YOUR OBJECTIVE: Count the lines below that contain the word "axes", and report only that number.

--- start ---

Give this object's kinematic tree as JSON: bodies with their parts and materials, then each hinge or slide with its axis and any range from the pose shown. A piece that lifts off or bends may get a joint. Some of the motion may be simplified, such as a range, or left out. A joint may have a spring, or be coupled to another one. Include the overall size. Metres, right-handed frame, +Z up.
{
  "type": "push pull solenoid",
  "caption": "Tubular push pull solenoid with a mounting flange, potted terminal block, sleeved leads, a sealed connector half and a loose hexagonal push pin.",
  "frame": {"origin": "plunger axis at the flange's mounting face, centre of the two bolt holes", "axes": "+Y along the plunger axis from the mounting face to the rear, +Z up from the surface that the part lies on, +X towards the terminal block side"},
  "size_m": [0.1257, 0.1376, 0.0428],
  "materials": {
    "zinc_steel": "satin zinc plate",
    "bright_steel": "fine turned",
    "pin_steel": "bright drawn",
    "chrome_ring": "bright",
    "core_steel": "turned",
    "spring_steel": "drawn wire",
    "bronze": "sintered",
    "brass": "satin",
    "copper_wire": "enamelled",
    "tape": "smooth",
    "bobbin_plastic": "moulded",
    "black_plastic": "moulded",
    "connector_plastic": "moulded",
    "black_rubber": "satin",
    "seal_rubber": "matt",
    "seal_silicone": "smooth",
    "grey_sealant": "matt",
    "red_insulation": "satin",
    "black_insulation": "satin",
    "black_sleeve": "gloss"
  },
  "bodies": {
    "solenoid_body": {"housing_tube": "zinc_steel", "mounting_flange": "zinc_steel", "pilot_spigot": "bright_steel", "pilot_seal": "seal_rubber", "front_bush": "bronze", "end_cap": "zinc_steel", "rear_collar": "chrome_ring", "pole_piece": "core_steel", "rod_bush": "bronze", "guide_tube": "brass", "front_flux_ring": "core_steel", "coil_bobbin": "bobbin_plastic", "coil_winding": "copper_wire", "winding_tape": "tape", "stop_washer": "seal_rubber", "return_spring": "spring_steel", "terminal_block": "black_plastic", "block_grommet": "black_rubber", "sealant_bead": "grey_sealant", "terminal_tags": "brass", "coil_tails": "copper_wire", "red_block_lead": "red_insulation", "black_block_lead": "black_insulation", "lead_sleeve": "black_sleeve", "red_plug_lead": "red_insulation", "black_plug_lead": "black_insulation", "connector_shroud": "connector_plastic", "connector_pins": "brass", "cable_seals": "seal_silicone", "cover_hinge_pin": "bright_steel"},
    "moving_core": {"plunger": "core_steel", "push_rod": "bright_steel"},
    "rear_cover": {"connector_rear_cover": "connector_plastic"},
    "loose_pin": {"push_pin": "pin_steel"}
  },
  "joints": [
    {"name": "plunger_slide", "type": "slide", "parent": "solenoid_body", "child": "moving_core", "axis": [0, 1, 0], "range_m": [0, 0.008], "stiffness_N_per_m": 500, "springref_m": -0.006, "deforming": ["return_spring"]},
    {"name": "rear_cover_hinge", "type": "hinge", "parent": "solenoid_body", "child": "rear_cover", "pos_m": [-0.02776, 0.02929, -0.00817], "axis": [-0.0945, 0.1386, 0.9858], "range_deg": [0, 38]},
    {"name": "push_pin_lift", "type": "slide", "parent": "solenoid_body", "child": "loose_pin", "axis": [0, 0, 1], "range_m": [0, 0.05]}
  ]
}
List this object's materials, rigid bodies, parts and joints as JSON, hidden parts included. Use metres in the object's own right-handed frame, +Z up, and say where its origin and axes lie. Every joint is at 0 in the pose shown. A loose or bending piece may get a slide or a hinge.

--- end ---

REPLY: 2